Les députés ont voté jeudi 12 décembre la dépénalisation du stationnement, dans le cadre du projet de loi sur la modernisation de l’action publique territoriale et sur l’affirmation des métropoles.

Concrètement, les maires vont pouvoir fixer eux-mêmes non seulement le montant du prix du stationnement, mais aussi le montant de la sanction en cas de non paiement par l’automobiliste. Sera donc instaurée en lieu et place de l’amende une redevance dite « forfaitaire post-stationnement ».

Dans le système actuel, le non paiement du stationnement se solde par la réception au domicile d’une contravention de 1ère classe, fixant une amende à 17 €, sanction identique pour tous les contrevenants.

Ce que nous craignons principalement, c’est la dérive qui consisterait pour les maires à augmenter le montant de cette redevance de manière significative, à la fois pour chasser les véhicules particuliers de leur centre-ville, et pour assurer de confortables revenus à la municipalité.

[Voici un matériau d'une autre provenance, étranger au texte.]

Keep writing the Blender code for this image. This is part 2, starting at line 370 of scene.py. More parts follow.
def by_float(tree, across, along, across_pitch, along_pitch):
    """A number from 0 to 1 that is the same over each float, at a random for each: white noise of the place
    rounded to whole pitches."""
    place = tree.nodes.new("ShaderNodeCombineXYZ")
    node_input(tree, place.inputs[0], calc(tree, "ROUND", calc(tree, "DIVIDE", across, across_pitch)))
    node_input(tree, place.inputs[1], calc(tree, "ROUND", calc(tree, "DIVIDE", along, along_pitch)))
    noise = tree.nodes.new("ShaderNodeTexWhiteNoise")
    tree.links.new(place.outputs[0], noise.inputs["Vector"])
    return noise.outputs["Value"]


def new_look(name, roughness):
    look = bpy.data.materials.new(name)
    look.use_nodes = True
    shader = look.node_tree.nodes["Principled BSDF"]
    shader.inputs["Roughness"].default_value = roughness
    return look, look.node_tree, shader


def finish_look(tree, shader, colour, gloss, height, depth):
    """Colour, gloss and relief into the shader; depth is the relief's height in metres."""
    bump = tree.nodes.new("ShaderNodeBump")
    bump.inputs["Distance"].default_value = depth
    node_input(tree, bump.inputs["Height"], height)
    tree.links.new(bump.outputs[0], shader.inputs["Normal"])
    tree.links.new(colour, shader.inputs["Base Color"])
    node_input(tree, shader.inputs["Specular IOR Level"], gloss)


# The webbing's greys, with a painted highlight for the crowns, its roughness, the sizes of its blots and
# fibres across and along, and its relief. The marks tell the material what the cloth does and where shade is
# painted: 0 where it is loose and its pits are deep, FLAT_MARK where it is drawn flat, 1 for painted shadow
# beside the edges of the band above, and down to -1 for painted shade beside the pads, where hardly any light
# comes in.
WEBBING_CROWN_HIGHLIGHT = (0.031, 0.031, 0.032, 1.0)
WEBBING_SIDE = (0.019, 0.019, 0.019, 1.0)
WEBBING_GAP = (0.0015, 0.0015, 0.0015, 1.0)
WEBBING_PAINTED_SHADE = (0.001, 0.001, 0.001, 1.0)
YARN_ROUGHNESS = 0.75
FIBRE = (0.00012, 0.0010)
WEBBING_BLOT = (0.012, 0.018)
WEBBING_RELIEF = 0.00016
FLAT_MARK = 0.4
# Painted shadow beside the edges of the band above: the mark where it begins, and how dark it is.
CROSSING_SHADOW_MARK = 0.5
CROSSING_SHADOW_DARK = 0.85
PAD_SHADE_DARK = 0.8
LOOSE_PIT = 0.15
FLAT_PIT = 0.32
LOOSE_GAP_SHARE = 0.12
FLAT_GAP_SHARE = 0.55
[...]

D’un autre côté, ce texte prévoit fort heureusement un volet positif, dans la mesure où l’on peut espérer que certains élus joueront le jeu de la baisse des tarifs de stationnement et du prix du forfait.

Nous verrons toutefois qu’en pratique, il s’agira très certainement de maires qui n’ont pas attendu le vote de ce texte pour moduler le prix du stationnement dans leur commune, et qui ont donc déjà fait le choix d’une politique attractive en termes de stationnement, où les intérêts financiers ne figurent pas au premier plan.

A titre d’exemple, on peut citer la commune de Calais, dont la sénatrice-maire Natacha Bouchart a mis à la disposition de ses administrés 50 000 places de stationnement gratuites (ou avec une période de gratuité), ou encore la commune de Vesoul, qui a introduit de nombreuses places de stationnement pour lesquelles les 30 premières minutes sont gratuites.

Par ailleurs, les maires pouvant désormais déléguer la gestion de la verbalisation du stationnement à des sociétés privées, nous craignons également une politique « du chiffre », comme c’est le cas aujourd’hui pour les services de la fourrière, qui confient l’enlèvement des véhicules aux entreprises privées.

Enfin, la complexité des modalités de contestation des avis de paiement émis suite au non acquittement du prix du stationnement à l’horodateur risque de décourager plus d’un automobiliste : c’est en effet un véritable parcours du combattant qu’il va devoir engager pour faire valoir ses droits.

Actuellement, c’est le juge pénal qui tranche les contestations relatives aux infractions liées au stationnement. Avec le système de dépénalisation, ce ne sera plus le cas. L’automobiliste qui souhaite contester l’avis de recouvrement qu’il a reçu devra adresser un recours auprès de l’entité dont relève l’agent verbalisateur ayant établi ledit avis. Entité qui pourra être une société privée – dont on peut douter à la fois de l’impartialité et de la compétence juridique – dans la mesure où les communes ne sont pas dotées de services juridiques.

Si l’automobiliste se voit opposer un refus, il devra alors saisir le Tribunal administratif et s’acquitter d’un timbre fiscal de 35 €.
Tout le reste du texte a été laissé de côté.